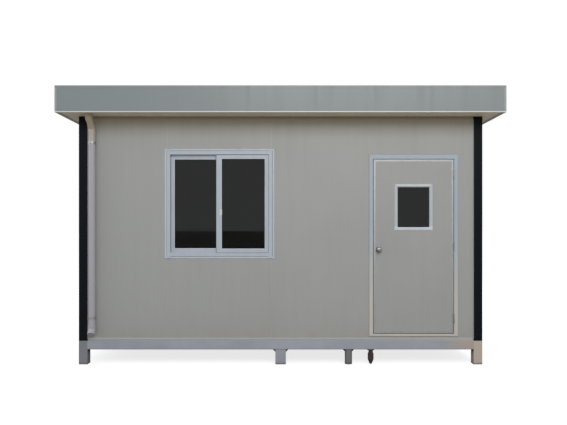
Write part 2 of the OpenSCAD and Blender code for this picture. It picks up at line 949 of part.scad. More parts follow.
// Each jamb has a face in front of the panels, and a body with the stop inside the opening
module door_jambs() {
    color(white_colour) for (way = [0, 1]) translate([door_x, 0, 0]) mirror([way, 0, 0]) {
        block([jamb_in, frame_y, door_bottom], [jamb_out, -face_y, door_top]);
        translate([0, 0, open_bottom]) linear_extrude(open_top - open_bottom) polygon([
            [jamb_in, -face_y - 0.5],
            [jamb_in, stop_y],
            [jamb_in - stop_w, stop_y],
            [jamb_in - stop_w, -inner_y],
            [jamb_out - frame_lap, -inner_y],
            [jamb_out - frame_lap, -face_y - 0.5]
        ]);
    }
}

// A bar between the jambs with its outer edge at zero and its stop above the face width given
module door_bar(face) {
    difference() {
        run_x(-jamb_in, jamb_in) polygon([
            [-face_y, 0],
            [frame_y, 0],
            [frame_y, face],
            [stop_y, face],
            [stop_y, face + stop_w],
            [-inner_y, face + stop_w],
            [-inner_y, frame_lap],
            [-face_y, frame_lap]
        ]);
        both_ends() block(
            [jamb_in - stop_w, stop_y, -1], [jamb_in + 1, 1 - inner_y, face + stop_w + 1]);
    }
}

module door_head_and_threshold() {
    color(white_colour) {
        translate([door_x, 0, door_bottom]) door_bar(threshold_face);
        translate([door_x, 0, door_top]) mirror([0, 0, 1]) door_bar(head_face);
    }
}

// The leaf's filling, with the hole for the vision glass
module door_leaf() {
    hole_w = vision_w / 2 + vision_bite + vision_gap;
    hole_h = vision_h / 2 + vision_bite + vision_gap;
    color("#cfcec8") difference() {
        block(
            [leaf_left + edge_w, leaf_y + skin_set, leaf_bottom + edge_w],
            [leaf_right - edge_w, leaf_back_y - skin_set, leaf_top - edge_w]);
        block(
            [door_x - hole_w, leaf_y - 1, vision_mid - hole_h],
            [door_x + hole_w, leaf_back_y + 1, vision_mid + hole_h]);
        knob_bore(spindle_r + run_gap);
    }
}

// A round hole through the leaf on the knob's axis
module knob_bore(r) {
    translate([knob_x, leaf_y - 50, knob_level]) rotate([-90, 0, 0]) cylinder(r = r, h = leaf_t + 100);
}

module door_edge_frame() {
    color("#d9dcde") difference() {
        block([leaf_left, leaf_y, leaf_bottom], [leaf_right, leaf_back_y, leaf_top]);
        block(
            [leaf_left + edge_w, leaf_y - 1, leaf_bottom + edge_w],
            [leaf_right - edge_w, leaf_back_y + 1, leaf_top - edge_w]);
    }
}

// A plate with sloping edges, lying on the X-Z plane and rising towards -Y
module bevelled_plate(w, h, t, slope_in) {
    hull() {
        translate([-w / 2, -0.01, -h / 2]) cube([w, 0.01, h]);
        translate([slope_in - w / 2, -t, slope_in - h / 2])
            cube([w - 2 * slope_in, 0.01, h - 2 * slope_in]);
    }
}

// The outer bead: a bevelled ring on the skin, with a stem that reaches in to the glass
module vision_bead() {
    skin = leaf_y + skin_set;
    glass = (leaf_y + leaf_back_y - vision_t) / 2;
    difference() {
        union() {
            translate([door_x, skin, vision_mid])
                bevelled_plate(vision_w + 2 * bead_w, vision_h + 2 * bead_w, bead_t, bead_slope);
            block(
                [door_x - vision_w / 2 - vision_bite, skin - 0.5, vision_mid - vision_h / 2 - vision_bite],
                [door_x + vision_w / 2 + vision_bite, glass, vision_mid + vision_h / 2 + vision_bite]);
        }
        block(
            [door_x - vision_w / 2, skin - bead_t - 1, vision_mid - vision_h / 2],
            [door_x + vision_w / 2, glass + 1, vision_mid + vision_h / 2]);
        translate([door_x, skin - bead_t - 0.01, vision_mid]) mirror([0, 1, 0])
            bevelled_plate(vision_w + 2 * bead_slope, vision_h + 2 * bead_slope, bead_t, bead_slope);
    }
}

module vision_beads() {
    middle = (leaf_y + leaf_back_y) / 2;
    color(white_colour) {
        vision_bead();
        translate([0, middle, 0]) mirror([0, 1, 0]) translate([0, -middle, 0]) vision_bead();
    }
}

module vision_pane() {
    middle = (leaf_y + leaf_back_y) / 2;
    bite = vision_bite;
    color("#30383c", 0.6) block(
        [door_x - vision_w / 2 - bite, middle - vision_t / 2, vision_mid - vision_h / 2 - bite],
        [door_x + vision_w / 2 + bite, middle + vision_t / 2, vision_mid + vision_h / 2 + bite]);
}

// The hinge half on the jamb: end knuckles, the pin through all three and a plate in the gap
module hinge_frame_half() {
    cylinder(r = knuckle_r, h = knuckle_h - knuckle_gap);
    translate([0, 0, 2 * knuckle_h + knuckle_gap]) cylinder(r = knuckle_r, h = knuckle_h - knuckle_gap);
    cylinder(r = pin_r, h = hinge_h);
    plate_x = leaf_gap / 2;
    block([plate_x - hinge_leaf_t, hinge_leaf_y, 0], [plate_x, hinge_leaf_y + hinge_leaf_l, hinge_h]);
    for (z = [0, 2 * knuckle_h + knuckle_gap]) translate([0, 0, z])
        block([plate_x - hinge_leaf_t, 0, 0], [plate_x, hinge_leaf_y, knuckle_h - knuckle_gap]);
}

// The hinge half on the leaf: the middle knuckle with its bore, and a plate in the gap
module hinge_door_half() {
    plate_x = -leaf_gap / 2;
    difference() {
        union() {
            translate([0, 0, knuckle_h]) cylinder(r = knuckle_r, h = knuckle_h);
            translate([0, 0, knuckle_h])
                block([plate_x, 0, 0], [plate_x + hinge_leaf_t, hinge_leaf_y, knuckle_h]);
            block(
                [plate_x, hinge_leaf_y, 0],
                [plate_x + hinge_leaf_t, hinge_leaf_y + hinge_leaf_l, hinge_h]);
        }
        translate([0, 0, knuckle_h - 1]) cylinder(r = pin_r + pin_gap, h = knuckle_h + 2);
    }
}

module at_hinges() {
    for (level = hinge_levels) translate([pin_x, pin_y, level - hinge_h / 2]) children();
}

module hinge_frame_leaves() {
    color("#b4b8bc") at_hinges() hinge_frame_half();
}

module hinge_door_leaves() {
    color("#b4b8bc") at_hinges() hinge_door_half();
}

// Roses on both sides of the leaf
module knob_rosettes() {
    color("#9b9ea1") difference() {
        for (side = [0, 1]) knob_side(side) cylinder(r1 = rosette_r, r2 = rosette_r - 3, h = rosette_t);
        knob_bore(neck_r + run_gap);
    }
}

// Puts its children on the outside (0) or the inside (1) skin, with Z pointing off the leaf
module knob_side(side) {
    translate([knob_x, side == 0 ? leaf_y + skin_set : leaf_back_y - skin_set, knob_level])
        rotate([side == 0 ? 90 : -90, 0, 0]) children();
}

// Both knobs and the spindle between them turn as one
module door_knob() {
    color("#8b8e92") {
        translate([knob_x, leaf_y + skin_set, knob_level]) rotate([-90, 0, 0])
            cylinder(r = spindle_r, h = leaf_t - 2 * skin_set);
        for (side = [0, 1]) knob_side(side) rotate_extrude() polygon([
            [0, 0],
            [neck_r, 0],
            [neck_r, knob_l * 0.38],
            [knob_d / 2 - 5, knob_l * 0.5],
            [knob_d / 2, knob_l * 0.66],
            [knob_d / 2 - 2, knob_l * 0.86],
            [knob_d / 2 - 10, knob_l],
            [0, knob_l]
        ]);
    }
}

legs();
leg_gussets();
round_prop();
screw_jack();
base_beams();
floor_joists();
floor_deck();
corner_posts();
wall_tracks();
left_front_panel();
window_panel();
middle_front_panel();
door_panel();
right_front_panel();
back_wall_panels();
end_wall_panels();
wall_corner_trims();
ceiling_panels();
roof_long_beams();
roof_end_beams();
rafters();
roof_sheet();
gutter_sole();
gutter_walls();
eave_brackets();
soffit_long_boards();
soffit_end_boards();
long_fascias();
end_fascias();
soffit_ledges();
roof_long_caps();
roof_end_caps();
fascia_corner_trims();
downspout();
downspout_clips();
window_jambs();
window_head_and_sill();
rear_sash();
front_sash();
window_panes();
window_latch();
door_jambs();
door_head_and_threshold();
hinge_frame_leaves();
hinge_door_leaves();
door_leaf();
door_edge_frame();
vision_beads();
vision_pane();
knob_rosettes();
door_knob();
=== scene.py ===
"""Finishes and small parts of a portable panel cabin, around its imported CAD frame."""

import math

import bmesh
import bpy
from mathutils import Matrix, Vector


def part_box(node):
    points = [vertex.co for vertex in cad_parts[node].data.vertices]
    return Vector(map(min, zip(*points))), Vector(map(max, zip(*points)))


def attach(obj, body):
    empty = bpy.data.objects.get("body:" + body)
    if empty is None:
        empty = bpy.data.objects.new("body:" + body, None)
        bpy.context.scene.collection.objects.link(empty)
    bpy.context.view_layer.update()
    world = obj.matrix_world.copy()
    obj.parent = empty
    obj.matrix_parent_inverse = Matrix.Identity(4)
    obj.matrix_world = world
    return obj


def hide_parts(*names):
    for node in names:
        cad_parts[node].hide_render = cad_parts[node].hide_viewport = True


bl_info = {
    "name": "Panel cabin",
    "version": (1, 0, 0),
    "blender": (4, 5, 0),
    "location": "View3D > Sidebar > Cabin",
    "description": "Dresses a portable panel cabin: base, walls, roof, downspout, window and door",
    "category": "Object",
}

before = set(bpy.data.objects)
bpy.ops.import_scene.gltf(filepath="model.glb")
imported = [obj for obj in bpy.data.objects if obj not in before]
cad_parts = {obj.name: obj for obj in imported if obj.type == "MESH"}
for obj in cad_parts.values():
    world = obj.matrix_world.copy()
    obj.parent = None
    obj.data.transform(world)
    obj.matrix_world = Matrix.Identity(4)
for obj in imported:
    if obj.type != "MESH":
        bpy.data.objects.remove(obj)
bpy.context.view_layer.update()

MM = 0.001
FLOOR_REACH = 400
FRONT = Vector((0, -1, 0))
BACK = Vector((0, 1, 0))
RIGHT = Vector((1, 0, 0))
LEFT = Vector((-1, 0, 0))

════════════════

• Exercise aim
Only the lines from the line with "soffit_end_boards();" to the line with "for node in", inclusive, are to be printed, exactly as they appear.

• Answer in full
soffit_end_boards();
long_fascias();
end_fascias();
soffit_ledges();
roof_long_caps();
roof_end_caps();
fascia_corner_trims();
downspout();
downspout_clips();
window_jambs();
window_head_and_sill();
rear_sash();
front_sash();
window_panes();
window_latch();
door_jambs();
door_head_and_threshold();
hinge_frame_leaves();
hinge_door_leaves();
door_leaf();
door_edge_frame();
vision_beads();
vision_pane();
knob_rosettes();
door_knob();
=== scene.py ===
"""Finishes and small parts of a portable panel cabin, around its imported CAD frame."""

import math

import bmesh
import bpy
from mathutils import Matrix, Vector


def part_box(node):
    points = [vertex.co for vertex in cad_parts[node].data.vertices]
    return Vector(map(min, zip(*points))), Vector(map(max, zip(*points)))


def attach(obj, body):
    empty = bpy.data.objects.get("body:" + body)
    if empty is None:
        empty = bpy.data.objects.new("body:" + body, None)
        bpy.context.scene.collection.objects.link(empty)
    bpy.context.view_layer.update()
    world = obj.matrix_world.copy()
    obj.parent = empty
    obj.matrix_parent_inverse = Matrix.Identity(4)
    obj.matrix_world = world
    return obj


def hide_parts(*names):
    for node in names:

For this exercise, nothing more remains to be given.